- _WHAT THE TASK ASKS_
Quote every entry word for word.
--- BEGIN SUPPLIED MATERIAL ---
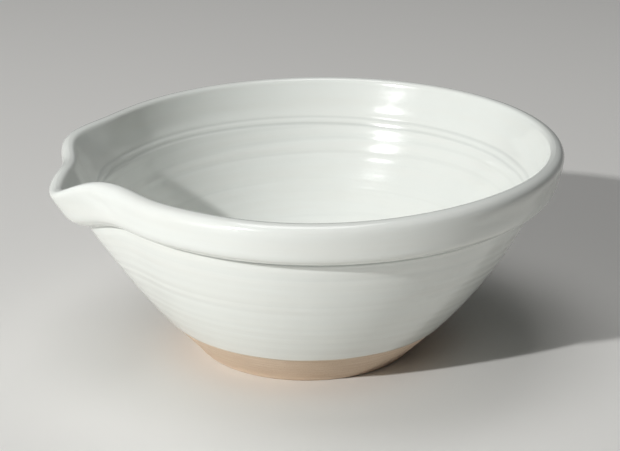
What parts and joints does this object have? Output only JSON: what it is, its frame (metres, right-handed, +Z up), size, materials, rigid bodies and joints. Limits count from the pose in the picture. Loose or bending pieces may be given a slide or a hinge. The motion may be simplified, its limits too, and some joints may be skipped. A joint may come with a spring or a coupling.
{
  "type": "mixing bowl",
  "caption": "Flared round stoneware mixing bowl with a thick collar under the rim, a pulled pouring lip, a glossy white glaze and a bare clay foot.",
  "frame": {"origin": "centre of the foot on the surface the bowl stands on", "axes": "+Z up out of the bowl's mouth, -X towards the pouring lip"},
  "size_m": [0.2933, 0.2781, 0.1231],
  "materials": {
    "bare_stoneware": "matt",
    "white_glaze": "gloss"
  },
  "bodies": {
    "root": {"stoneware_body": "bare_stoneware", "outer_glaze": "white_glaze", "liner_glaze": "white_glaze"}
  },
  "joints": []
}
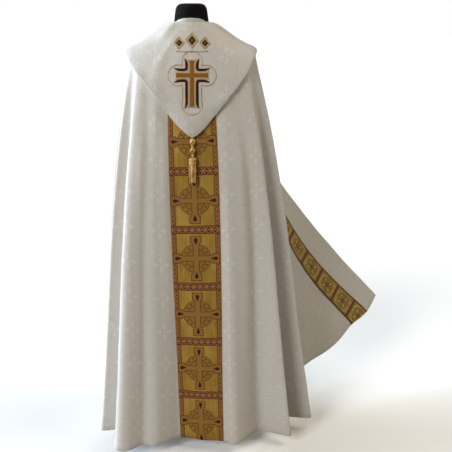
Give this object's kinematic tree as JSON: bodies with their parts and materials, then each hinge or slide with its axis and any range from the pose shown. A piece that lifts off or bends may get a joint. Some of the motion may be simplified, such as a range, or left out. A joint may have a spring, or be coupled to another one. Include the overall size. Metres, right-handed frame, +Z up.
{
  "type": "cope vestment on dress form",
  "caption": "Full-length hooded liturgical cape with gold bands and a tassel, its right front swung out, on a limbless dress form with a pole and round foot.",
  "frame": {"origin": "middle of the underside of the stand's foot, on the pole's axis", "axes": "+Z up along the pole, +Y the way the back of the cope faces, +X the wearer's left"},
  "size_m": [1.112, 0.7882, 1.533],
  "materials": {
    "brocade": "ivory satin brocade, lined",
    "gold_band": "woven gold band",
    "cross_cloth": "raised embroidery",
    "gold_cord": "twisted gold thread",
    "form_cover": "matt black jersey",
    "stand_metal": "black powder coat"
  },
  "bodies": {
    "root": {"form_body": "form_cover", "form_pole": "stand_metal", "form_foot": "stand_metal", "cope_left_half": "brocade", "cope_right_half": "brocade", "back_band": "gold_band", "left_front_band": "gold_band", "right_front_band": "gold_band", "hood": "brocade", "collar": "brocade", "closure_tab": "gold_band", "hood_cross": "cross_cloth", "tassel_cord": "gold_cord", "tassel": "gold_cord"}
  },
  "joints": []
}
--- END SUPPLIED MATERIAL ---
- _SOLUTION FOR THIS TASK_
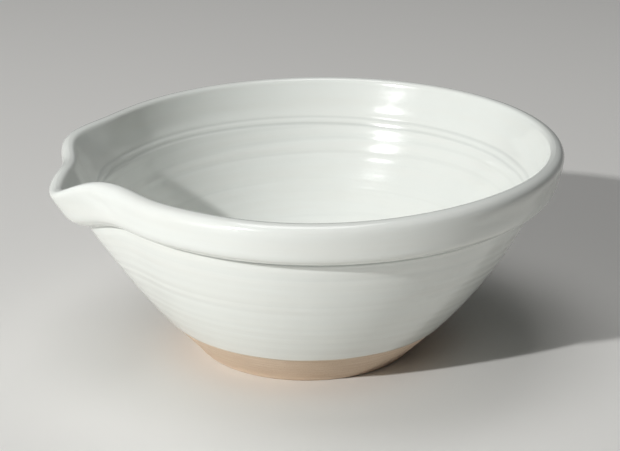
What parts and joints does this object have? Output only JSON: what it is, its frame (metres, right-handed, +Z up), size, materials, rigid bodies and joints. Limits count from the pose in the picture. Loose or bending pieces may be given a slide or a hinge. The motion may be simplified, its limits too, and some joints may be skipped. A joint may come with a spring or a coupling.
{
  "type": "mixing bowl",
  "caption": "Flared round stoneware mixing bowl with a thick collar under the rim, a pulled pouring lip, a glossy white glaze and a bare clay foot.",
  "frame": {"origin": "centre of the foot on the surface the bowl stands on", "axes": "+Z up out of the bowl's mouth, -X towards the pouring lip"},
  "size_m": [0.2933, 0.2781, 0.1231],
  "materials": {
    "bare_stoneware": "matt",
    "white_glaze": "gloss"
  },
  "bodies": {
    "root": {"stoneware_body": "bare_stoneware", "outer_glaze": "white_glaze", "liner_glaze": "white_glaze"}
  },
  "joints": []
}
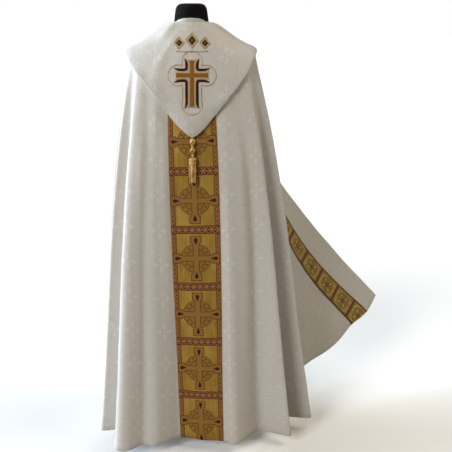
Give this object's kinematic tree as JSON: bodies with their parts and materials, then each hinge or slide with its axis and any range from the pose shown. A piece that lifts off or bends may get a joint. Some of the motion may be simplified, such as a range, or left out. A joint may have a spring, or be coupled to another one. Include the overall size. Metres, right-handed frame, +Z up.
{
  "type": "cope vestment on dress form",
  "caption": "Full-length hooded liturgical cape with gold bands and a tassel, its right front swung out, on a limbless dress form with a pole and round foot.",
  "frame": {"origin": "middle of the underside of the stand's foot, on the pole's axis", "axes": "+Z up along the pole, +Y the way the back of the cope faces, +X the wearer's left"},
  "size_m": [1.112, 0.7882, 1.533],
  "materials": {
    "brocade": "ivory satin brocade, lined",
    "gold_band": "woven gold band",
    "cross_cloth": "raised embroidery",
    "gold_cord": "twisted gold thread",
    "form_cover": "matt black jersey",
    "stand_metal": "black powder coat"
  },
  "bodies": {
    "root": {"form_body": "form_cover", "form_pole": "stand_metal", "form_foot": "stand_metal", "cope_left_half": "brocade", "cope_right_half": "brocade", "back_band": "gold_band", "left_front_band": "gold_band", "right_front_band": "gold_band", "hood": "brocade", "collar": "brocade", "closure_tab": "gold_band", "hood_cross": "cross_cloth", "tassel_cord": "gold_cord", "tassel": "gold_cord"}
  },
  "joints": []
}